Related: Do You Know Your NHL Goalie Trivia?
In the 1998-99 season, playing for HIFK Helenski, the American rearguard was dominant. Rafalski tallied 13 goals and 34 assists in 53 regular-season games, as well as 14 points in 11 playoff games.
His performance won him the Kultainen Kypärä award, which is given to the league’s best player, as voted by his peers. Most notably, Rafalski was the first non-Finnish player in league history to earn the accomplishment.
Rafalski’s Deal with the Devils
Rafalski’s stellar season in Finland opened the eyes of several NHL teams, and the Devils were quick to strike. They signed Rafalski as a 26-year-old before the 1999-00 season, and he made an impact right away.
Playing predominately alongside Devils’ captain Scott Stevens, Rafalski netted 32 points and a plus-21 rating as a rookie. He was named to the NHL’s All-Rookie Team, and potted eight points in 23 playoff games en route to a Stanley Cup Championship.
Rafalski was even better in his sophomore campaign, tallying 52 points in the regular season to lead all Devils’ defensemen in scoring. His 18 points in 25 playoff games also led the team’s blueline, but the Devils fell to the Colorado Avalanche in Game 7 of the Cup Final.
Over the next five seasons, Rafalski averaged 45 points per year. He won another Stanley Cup with the Devils in the 2002-03 season. In 2006-07, his final season with the Devils, he set a new career-high with 55 points.
In terms of his place in franchise history among defensemen, Rafalski sits fourth all-time in regular-season points. Likewise, he is also the franchise leader for playoff power-play goals and playoff power-play points by a defenseman.
A Michigan Homecoming
Rafalski signed as a free agent with the Red Wings ahead of the 2007-08 season, as the team was trying to replace the hole created by Mathieu Schneider’s departure. Thankfully, Rafalski’s debut year went about as perfectly as possible. He formed a formidable defensive tandem with Nicklas Lidstrom, as the two developed noticeable chemistry.
The Michigan native picked up an assist in his first game as a Red Wing, and followed that up with a power-play goal and assist in his second game. He appeared in 73 regular-season games, tallying 13 goals, 42 assists, 31 power-play points, and a plus-27 rating across 24:04 in ice time per game.
The team cruised to a 54-21-7 record, winning the Presidents’ Trophy in the process. Rafalski continued to be a factor once the postseason started, putting up 10 points through the first three rounds. He was held pointless by the Pittsburgh Penguins in the first three games of the Stanley Cup Final, but he saved his best for last.
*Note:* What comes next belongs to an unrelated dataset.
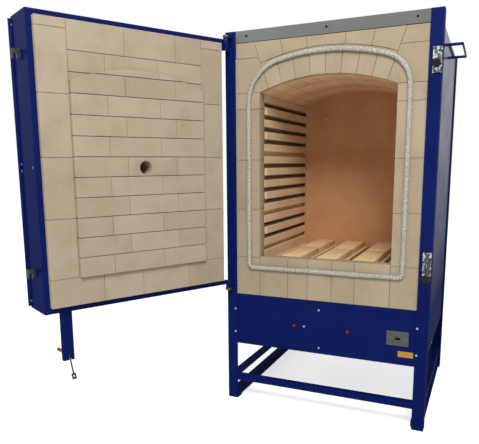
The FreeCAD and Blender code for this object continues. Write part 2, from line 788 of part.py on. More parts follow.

Rafalski picked up at least one point in the last three games of the series, including a power-play goal in the Cup-clinching Game 6 victory. In his first season with the Red Wings, the team captured hockey’s ultimate prize.
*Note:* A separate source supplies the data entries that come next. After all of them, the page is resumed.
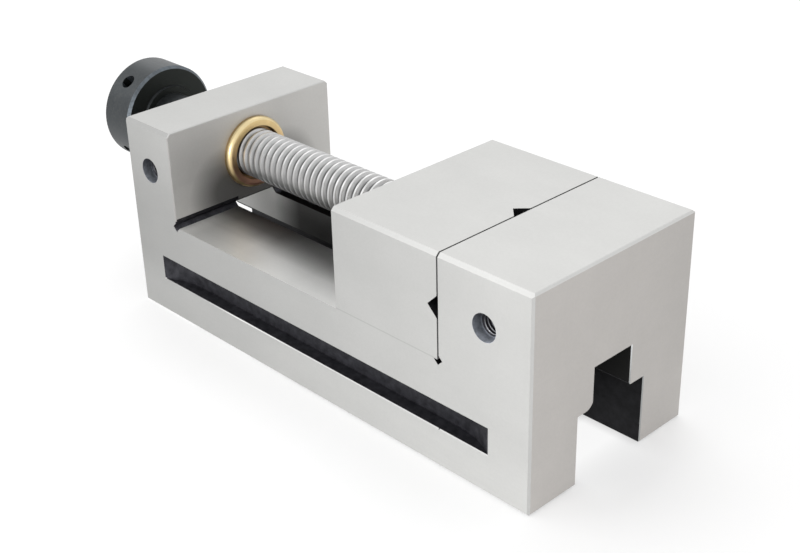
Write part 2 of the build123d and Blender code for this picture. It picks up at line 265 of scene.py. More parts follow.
def make_nut():
    """Flanged nut with the internal thread that the spindle runs in."""
    half_crest = CREST_W / 2 + NUT_GAP / 2
    major, minor = CREST_R + NUT_GAP, ROOT_R + NUT_GAP
    turn_profile = [
        (-half_crest, major),
        (half_crest, major),
        (half_crest + FLANK_W, minor),
        (PITCH - half_crest - FLANK_W, minor),
    ]
    start_x, end_x = nut_lo.x, nut_hi.x - MOUTH_DEPTH

    def limit(x, radius):
        return max(radius, major - min(x - start_x, end_x - x))

    turns = [pi / 2 * step / ROUND_STEPS for step in range(ROUND_STEPS + 1)]
    rounding = [
        (nut_hi.x - FLANGE_ROUND * (1 - sin(turn)), FLANGE_R - FLANGE_ROUND * (1 - cos(turn)))
        for turn in turns
    ]
    outline = [
        (start_x, major),
        (start_x, NUT_BODY_R),
        (FLANGE_BACK_X, NUT_BODY_R),
        (FLANGE_BACK_X, FLANGE_R),
        *rounding,
        (nut_hi.x, MOUTH_R + LIP_BEVEL),
        (nut_hi.x - LIP_BEVEL, MOUTH_R),
        (end_x, MOUTH_R),
        (end_x, major),
    ]
    bm = bmesh.new()
    add_helix(bm, start_x, end_x, PITCH, turn_profile, limit)
    add_lathe(bm, outline)
    shift(bm, z=AXIS_Z)
    return mesh_object("nut_thread", bm)


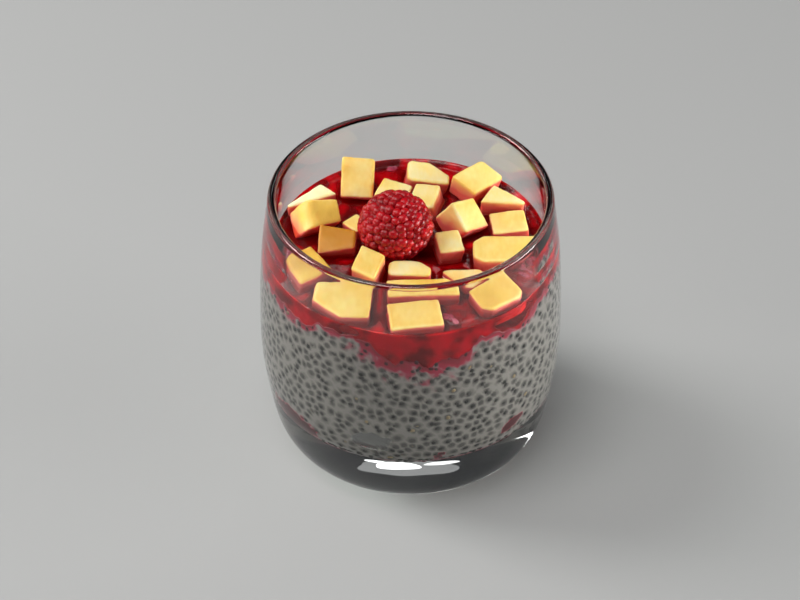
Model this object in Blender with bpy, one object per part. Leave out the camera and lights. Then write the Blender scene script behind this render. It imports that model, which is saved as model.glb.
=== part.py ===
"""A chia pudding in a glass tumbler, under a berry sauce with diced mango and one raspberry.

Metres, +Z up. The tumbler stands at the origin, on its foot ring. The front is -Y.
"""

import math
from collections import namedtuple

import bmesh
import bpy
import numpy as np
from mathutils import Vector

MM = 0.001

# Tumbler
GLASS_HEIGHT = 82.5 * MM
RIM_RADIUS = 38.5 * MM
RIM_THICKNESS = 2.4 * MM
FOOT_RING_INNER = 24.0 * MM
FOOT_HOLLOW = 0.8 * MM
BASE_THICKNESS = 14.5 * MM
WALL_TOP = GLASS_HEIGHT - RIM_THICKNESS / 2

# Outer and inner side of the wall, as (radius, height) in mm
OUTER_WALL = [
    (30.0, 0.0), (34.8, 2.5), (38.4, 8.2), (40.6, 18.0), (42.3, 31.0),
    (42.5, 45.0), (41.7, 64.0), (39.7, 81.3),
]
INNER_WALL = [
    (16.0, 14.5), (29.0, 16.2), (35.6, 20.5), (38.0, 28.0), (38.6, 42.0), (38.0, 66.0), (37.3, 81.3),
]
WALL_STEPS = 2
RIM_ANGLES = (30, 60, 90, 120, 150)

# Everything turned about the axis has this many sides, and edges sharper than this stay sharp
SEGMENTS = 56
SHARP_ANGLE = math.radians(35)

# Food inside it, with the gap that is left between neighbouring pieces
GAP = 0.3 * MM
SAUCE_LEVEL = 65.3 * MM
MENISCUS_HEIGHT = 0.8 * MM
MENISCUS_WIDTH = 2.0 * MM
PUDDING_MIDDLE = 57.0 * MM
PUDDING_SIDE_TOP = 50.0 * MM
EDGE_WIDTH = 11.0 * MM

# Rings over the pudding's upper side, as shares of its radius
TOP_RINGS = (0.3, 0.72, 0.8, 0.87, 0.94, 1.0)

# Height of the pudding's edge round the wall, as (degrees from the front towards +X, height)
PUDDING_EDGE = [
    (-180, 61.0), (-165, 59.5), (-150, 61.5), (-135, 60.0), (-120, 62.0), (-105, 61.5), (-90, 62.5),
    (-76, 61.5), (-60, 61.3), (-46, 59.8), (-39, 62.8), (-25, 63.0), (-17, 62.2), (-12, 59.0), (-6, 56.0),
    (-2, 57.3), (3, 56.3), (7, 53.5), (10, 56.3), (17, 56.5), (23, 58.0), (28, 61.2), (36, 61.5),
    (43, 59.5), (48, 57.8), (55, 61.2), (61, 63.0), (72, 64.0), (84, 64.0), (100, 62.5), (120, 61.0),
    (135, 62.5), (150, 60.0), (165, 61.5), (180, 61.0),
]

# Raspberry: a core with drupelets set on it in rings, from a little above its flat base to its tip
BERRY_PLACE = Vector((-4.2 * MM, 0.0, 72.3 * MM))
BERRY_RADIUS = 9.0 * MM
BERRY_HALF_HEIGHT = 8.1 * MM
BERRY_BASE = 64.6 * MM
DRUPELET_RADIUS = 1.95 * MM
DRUPELET_SPACING = 3.4 * MM
ROW_SPACING = 0.9 * DRUPELET_SPACING
LOWEST_ROW = 0.1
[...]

Much remained the same heading into the 2008-09 season, and Rafalski picked up right where he left off. He soared to the best offensive season of his career with 59 points in 78 games. His exploits led him to a ninth-place finish in Norris Trophy voting.
An ailment in the playoffs forced Rafalski to miss five games in the second round, but he remained productive when healthy, posting 12 points in 18 games. The Red Wings faced off against the Penguins in the Cup Final yet again, but the injury-riddled team fell in Game 7, ending all hopes of back-to-back championships.
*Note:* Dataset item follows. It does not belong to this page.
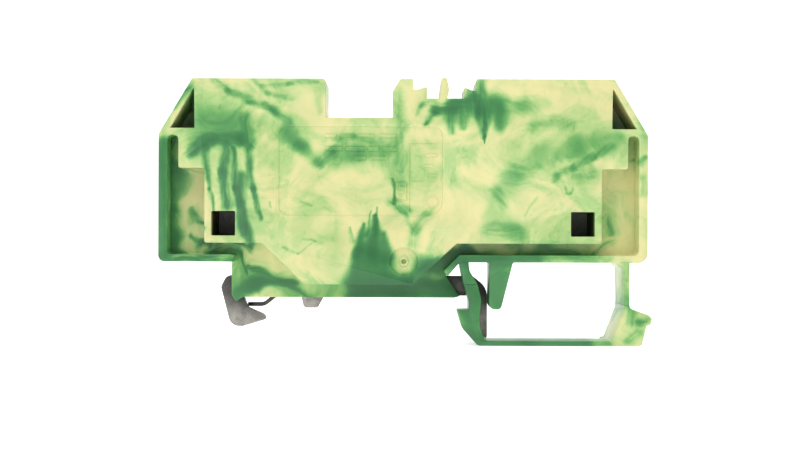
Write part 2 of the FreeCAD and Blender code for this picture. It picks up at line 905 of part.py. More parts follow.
all_parts = make_parts()
doc.recompute()
check_document()
export(all_parts)
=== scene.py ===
import math

import bmesh
import bpy
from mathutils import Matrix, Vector


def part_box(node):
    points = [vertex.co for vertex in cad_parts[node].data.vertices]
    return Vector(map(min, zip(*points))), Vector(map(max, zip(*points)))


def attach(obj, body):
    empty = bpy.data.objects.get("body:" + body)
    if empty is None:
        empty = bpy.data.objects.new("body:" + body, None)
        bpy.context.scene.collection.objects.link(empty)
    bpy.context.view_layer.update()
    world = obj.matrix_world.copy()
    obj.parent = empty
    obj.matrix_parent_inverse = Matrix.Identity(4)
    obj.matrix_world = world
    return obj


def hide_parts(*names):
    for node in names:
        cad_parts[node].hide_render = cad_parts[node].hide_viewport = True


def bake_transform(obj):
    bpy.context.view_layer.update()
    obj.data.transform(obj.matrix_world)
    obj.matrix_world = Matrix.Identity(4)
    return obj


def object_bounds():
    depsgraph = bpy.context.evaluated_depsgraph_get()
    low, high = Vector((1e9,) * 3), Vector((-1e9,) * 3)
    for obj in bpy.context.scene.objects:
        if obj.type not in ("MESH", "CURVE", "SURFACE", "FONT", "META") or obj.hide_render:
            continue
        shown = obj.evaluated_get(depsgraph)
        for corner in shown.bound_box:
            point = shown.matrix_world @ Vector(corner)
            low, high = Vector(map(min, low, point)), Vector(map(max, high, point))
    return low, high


# Looks of a green and yellow ground terminal block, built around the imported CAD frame.
# The frame's axes: X across the rail, -Y the closed front face, Z up, origin on the rail seat.
# Lengths are in metres; MM turns a plain number of millimetres into metres.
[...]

Despite the heartbreaking loss, Rafalski’s impact over his first two years with the Red Wings was apparent. The team posted a combined 136-53-20 record (regular season and playoffs) and looked dominant on most nights.
Rafalski would play two more seasons for the Red Wings, recording 90 points in 141 games over that span, but he retired at the age of 37 with chronic back and hip issues.
Rafalski’s International Excellence
While Rafalski enjoyed an esteemed NHL career, he was also a decorated Olympian for the United States. At the 2002 Winter Olympics in Salt Lake City, Rafalski tallied three points in six games to help Team USA capture the silver medal.
Rafalski also made Team USA at the 2006 Winter Olympics, but the entire team underwhelmed during a loss to Finland in the quarterfinals. Nevertheless, his performance at the 2010 Winter Olympics in Vancouver quickly made up for the lackluster tournament.
Rafalski was the highest-scoring defenseman in the tournament, netting eight points in six games. During the final game of round-robin play, his three-point performance against Team Canada ensured that Team USA would finish first in the group.
Team Canada eventually got the last laugh in the gold-medal game, but Rafalski’s brilliant showing did not go unnoticed. He was voted to the tournament All-Star team and was also named the best defenseman at the event.
His two Olympic silver medals, and a bronze medal from the 1992 World Junior Championships, earned him an induction to the United States Hockey Hall of Fame in 2014.
An Unheralded Star
Rafalski never won a Norris Trophy, and he was rarely the best defenseman on his team. Regardless, he showed up when it mattered most. He never missed the playoffs in his 11-year career, he participated in three NHL All-Star games, and he saw his name etched on the Stanley Cup on three separate occasions.
His 435 points between 2000-01 and 2009-10 were the third-most in the league by a defenseman during that span. Likewise, he is 20th all-time in playoff games played by a defenseman despite seeing his career cut short due to injuries.
Rafalski was a gifted puck-mover who made everyone around him better, and his international exploits for the United States only add to an impressive resumé. There is a legitimate argument to be made that Rafalski is the best free-agent signing in both Devils and Red Wings history. Not too bad for an undersized guy that went undrafted out of college.